Maddison is garbage source for anything pre 1800s, FWIW. His all "data" before 1800s is completely made up. See http://faculty.econ.ucdavis.edu/faculty/gclark/Book_Reviews/...
That was also the last expansionist era in world history. The US was able to expand into new, fertile land and exploit new mining resources. The land wasn't completely empty, of course, but it was not being intensely farmed with the new large-scale agricultural techniques.

The expansion wasn't all of it; it was also an era of technological innovation in which the Americans were leaders (though Europe also produced a fair amount of innovation). But the expansionism had another advantage: while Europe was busy fighting a series of wars for control over the same territory, the US had a lot more freedom to devote to increasing production rather than destruction.

So the 19th century may not be an accurate model for the 21st. Isolationism was more feasible then because it was a large, self-sufficient nation. Today, capitalism has broken production down into finer and finer pieces and it's much harder for even a very large nation to compete against the combined strength of the rest of the world. If we don't collaborate, and others do, they'll gain a relative advantage that will slowly eat into our dominance. We can't simply conquer new territory because there isn't any, and even if we did, ownership of land isn't as important in a technological era.

"isolationism"
It doesn't seem like that statement is obviously true.

World War I comes to mind as an instructive case against over-alliance. Likewise, in World War II, Switzerland remained famously unallied.

Not that I'm anti-alliances, but the common idea that allies are a key to survival isn't necessarily true.

That reminds me of one thing I noticed about nations and needing a "designated driver". Occasionally one prosperous democratic nation does something which the rest of the world can tell would be a terrible idea, warn them as such and get ignored because so many feel so strongly about. Predictably disaster strikes. The int

It makes me wonder if some sort of international veto arrangement might be a good idea - unfortunately it seems that even if they did so they would be unlikely to listen "because this time is different".

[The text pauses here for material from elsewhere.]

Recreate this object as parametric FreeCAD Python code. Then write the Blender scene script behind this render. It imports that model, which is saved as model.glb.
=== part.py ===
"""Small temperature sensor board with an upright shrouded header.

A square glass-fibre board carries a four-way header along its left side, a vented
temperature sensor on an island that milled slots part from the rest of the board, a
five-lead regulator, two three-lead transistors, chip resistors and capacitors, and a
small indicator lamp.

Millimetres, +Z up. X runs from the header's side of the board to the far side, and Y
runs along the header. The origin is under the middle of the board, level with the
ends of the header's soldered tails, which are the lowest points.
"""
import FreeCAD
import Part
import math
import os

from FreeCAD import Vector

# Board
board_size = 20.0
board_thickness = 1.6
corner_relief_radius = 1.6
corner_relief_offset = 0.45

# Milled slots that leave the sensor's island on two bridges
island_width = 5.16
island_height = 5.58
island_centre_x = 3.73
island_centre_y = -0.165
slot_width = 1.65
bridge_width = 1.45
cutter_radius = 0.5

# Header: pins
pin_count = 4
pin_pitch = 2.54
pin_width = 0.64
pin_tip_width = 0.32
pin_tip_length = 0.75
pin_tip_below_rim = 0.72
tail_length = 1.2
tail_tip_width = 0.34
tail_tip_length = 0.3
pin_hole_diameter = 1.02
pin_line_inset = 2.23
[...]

The problem is sometimes someone has to choose the least bad option. Sometimes there aren't any solutions that more than half a constituency are happy with, but not choosing is an even worse option. You can see this happening right now with Brexit IMO.
> Sometimes there aren't any solutions that more than half a constituency are happy with

Which is part of the reason why most democracies in history are representative democracies; they represent the interests of their constituents, not their constituents personal choices.

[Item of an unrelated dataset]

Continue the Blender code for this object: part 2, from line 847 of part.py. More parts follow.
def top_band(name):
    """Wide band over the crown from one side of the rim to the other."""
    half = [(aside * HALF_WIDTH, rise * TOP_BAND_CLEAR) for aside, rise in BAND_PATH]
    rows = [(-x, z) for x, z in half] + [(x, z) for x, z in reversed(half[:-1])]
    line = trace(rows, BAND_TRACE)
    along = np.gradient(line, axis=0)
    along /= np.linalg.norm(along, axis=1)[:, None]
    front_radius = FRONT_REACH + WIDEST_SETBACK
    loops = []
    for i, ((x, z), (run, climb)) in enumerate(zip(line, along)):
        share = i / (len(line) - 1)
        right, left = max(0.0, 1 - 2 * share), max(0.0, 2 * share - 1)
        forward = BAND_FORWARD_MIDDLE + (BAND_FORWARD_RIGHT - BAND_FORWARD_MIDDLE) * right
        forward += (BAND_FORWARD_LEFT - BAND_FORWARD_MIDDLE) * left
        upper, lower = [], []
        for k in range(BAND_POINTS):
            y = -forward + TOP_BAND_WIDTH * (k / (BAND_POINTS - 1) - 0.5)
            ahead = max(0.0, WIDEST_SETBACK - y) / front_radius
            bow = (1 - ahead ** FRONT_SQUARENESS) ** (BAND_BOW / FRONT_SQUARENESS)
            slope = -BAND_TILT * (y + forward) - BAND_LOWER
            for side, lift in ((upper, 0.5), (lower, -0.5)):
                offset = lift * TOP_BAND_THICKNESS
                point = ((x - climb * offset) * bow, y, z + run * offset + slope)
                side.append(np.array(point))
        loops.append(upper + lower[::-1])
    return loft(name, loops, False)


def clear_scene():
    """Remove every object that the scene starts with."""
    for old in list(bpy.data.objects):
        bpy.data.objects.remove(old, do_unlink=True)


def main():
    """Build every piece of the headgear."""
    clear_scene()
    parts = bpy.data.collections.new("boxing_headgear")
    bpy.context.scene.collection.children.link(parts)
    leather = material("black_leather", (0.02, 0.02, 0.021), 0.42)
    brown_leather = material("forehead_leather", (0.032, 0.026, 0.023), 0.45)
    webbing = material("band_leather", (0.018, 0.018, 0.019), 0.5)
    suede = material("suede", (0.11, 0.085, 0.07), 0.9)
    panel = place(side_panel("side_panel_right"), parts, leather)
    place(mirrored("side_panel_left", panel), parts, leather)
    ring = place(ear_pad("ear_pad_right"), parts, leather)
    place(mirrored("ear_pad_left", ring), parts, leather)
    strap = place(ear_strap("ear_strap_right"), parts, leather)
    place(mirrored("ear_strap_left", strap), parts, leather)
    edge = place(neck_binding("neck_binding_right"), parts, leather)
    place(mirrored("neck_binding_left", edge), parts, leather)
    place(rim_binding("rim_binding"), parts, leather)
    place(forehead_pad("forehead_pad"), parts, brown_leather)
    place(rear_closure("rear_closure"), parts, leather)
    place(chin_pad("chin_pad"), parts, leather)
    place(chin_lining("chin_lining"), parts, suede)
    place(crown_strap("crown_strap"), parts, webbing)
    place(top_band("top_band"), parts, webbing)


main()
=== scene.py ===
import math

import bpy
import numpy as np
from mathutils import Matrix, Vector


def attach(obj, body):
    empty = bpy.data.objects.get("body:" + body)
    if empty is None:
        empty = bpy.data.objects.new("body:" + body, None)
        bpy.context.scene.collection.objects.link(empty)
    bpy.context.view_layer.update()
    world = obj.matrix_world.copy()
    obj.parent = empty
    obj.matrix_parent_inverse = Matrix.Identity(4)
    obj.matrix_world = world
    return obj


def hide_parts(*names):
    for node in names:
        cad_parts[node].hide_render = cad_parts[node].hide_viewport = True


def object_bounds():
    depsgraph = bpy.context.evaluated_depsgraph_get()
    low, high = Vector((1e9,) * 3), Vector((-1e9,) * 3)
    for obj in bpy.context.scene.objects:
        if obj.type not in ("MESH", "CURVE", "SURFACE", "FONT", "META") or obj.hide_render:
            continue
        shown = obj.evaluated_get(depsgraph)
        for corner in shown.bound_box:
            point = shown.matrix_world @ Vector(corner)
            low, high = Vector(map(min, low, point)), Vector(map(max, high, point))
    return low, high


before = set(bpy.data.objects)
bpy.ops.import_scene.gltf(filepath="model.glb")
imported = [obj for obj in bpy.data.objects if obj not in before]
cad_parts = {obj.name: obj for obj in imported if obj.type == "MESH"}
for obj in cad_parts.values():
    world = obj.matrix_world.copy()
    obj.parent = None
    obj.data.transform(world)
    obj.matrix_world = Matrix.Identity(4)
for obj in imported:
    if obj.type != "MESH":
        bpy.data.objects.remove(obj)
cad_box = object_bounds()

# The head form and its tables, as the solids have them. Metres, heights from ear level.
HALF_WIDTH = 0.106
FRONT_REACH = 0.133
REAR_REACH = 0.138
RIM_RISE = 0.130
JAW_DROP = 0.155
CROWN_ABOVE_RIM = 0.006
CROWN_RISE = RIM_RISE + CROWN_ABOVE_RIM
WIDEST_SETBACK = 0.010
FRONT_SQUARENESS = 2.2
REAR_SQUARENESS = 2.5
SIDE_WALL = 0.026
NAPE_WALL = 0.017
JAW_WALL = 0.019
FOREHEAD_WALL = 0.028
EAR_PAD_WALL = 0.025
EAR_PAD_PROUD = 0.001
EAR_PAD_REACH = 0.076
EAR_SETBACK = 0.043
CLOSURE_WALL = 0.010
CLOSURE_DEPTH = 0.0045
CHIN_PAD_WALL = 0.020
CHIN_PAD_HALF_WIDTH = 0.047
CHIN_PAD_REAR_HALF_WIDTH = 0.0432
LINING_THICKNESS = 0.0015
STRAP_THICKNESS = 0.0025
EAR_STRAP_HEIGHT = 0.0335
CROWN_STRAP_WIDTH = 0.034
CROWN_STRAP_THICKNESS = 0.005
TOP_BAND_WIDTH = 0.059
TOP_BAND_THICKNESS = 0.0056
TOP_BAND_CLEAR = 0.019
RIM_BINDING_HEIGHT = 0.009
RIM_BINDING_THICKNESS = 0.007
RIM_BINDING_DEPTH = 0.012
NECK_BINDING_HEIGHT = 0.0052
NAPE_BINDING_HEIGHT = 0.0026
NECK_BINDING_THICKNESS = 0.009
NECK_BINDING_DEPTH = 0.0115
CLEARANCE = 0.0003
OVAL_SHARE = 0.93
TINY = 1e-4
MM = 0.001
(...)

A representative should properly make the decision that, in their view, presents the best possible result for their constituency, not "what their constituents would choose if they were elected."

That doesn't change the issue that sometimes there are no "good" options to choose from. It takes a rare politician to doom their career by choosing something unpopular.
"More than half the population is happy with" is not the same as "good."

I fully believe in (representative) democracy, and with an extremely complicated issue like Brexit it needs dedicated politicians researching the issue and, ultimately, selling a solution to the public. I'm not deeply in tune with the parties in the U.K., but my general feeling has been that Labour has no fucking clue what to do, so all of the U.K. is just jumping into a yawning bottomless pit for no good reason.

I like this idea, it seems difficult to implement, my first thought is to have the UN involved in some way, maybe if 75% of countries have the power to veto something. UN has always had a problem with enforcement, especially with G-7 type countries. It would be hard to see UN voting down Brexit and the USA and allies enforcing this somehow. We would have to generate higher respect for the UN and the world seems to be going down a different path right now.
> Nations with allies thrive, and those without them wither

let me show you exhibit A:

https://en.wikipedia.org/wiki/Western_betrayal

"allies" is a romantic concept that doesn't hold any water, only the return of investment forecast drives action and inaction.

That is effectively fixed by amending the statement

> Nations with ardent and sincere allies

And, clearly though certainly teetering toward "no true scotsman," an ally who is only superficially allied (Germany and the USSR during the first half of WWII, or the Allies and USSR after the war) should not be considered an "ally," for all intents and purposes.

And I think it's clear in that specific example you gave how well selling out their allies worked for U.K. and France. If "greed" is your only motivation, eventually your greedy allies will sell you out as well. See, Prisoner's Dilemma or pretty much the entire field of ethics.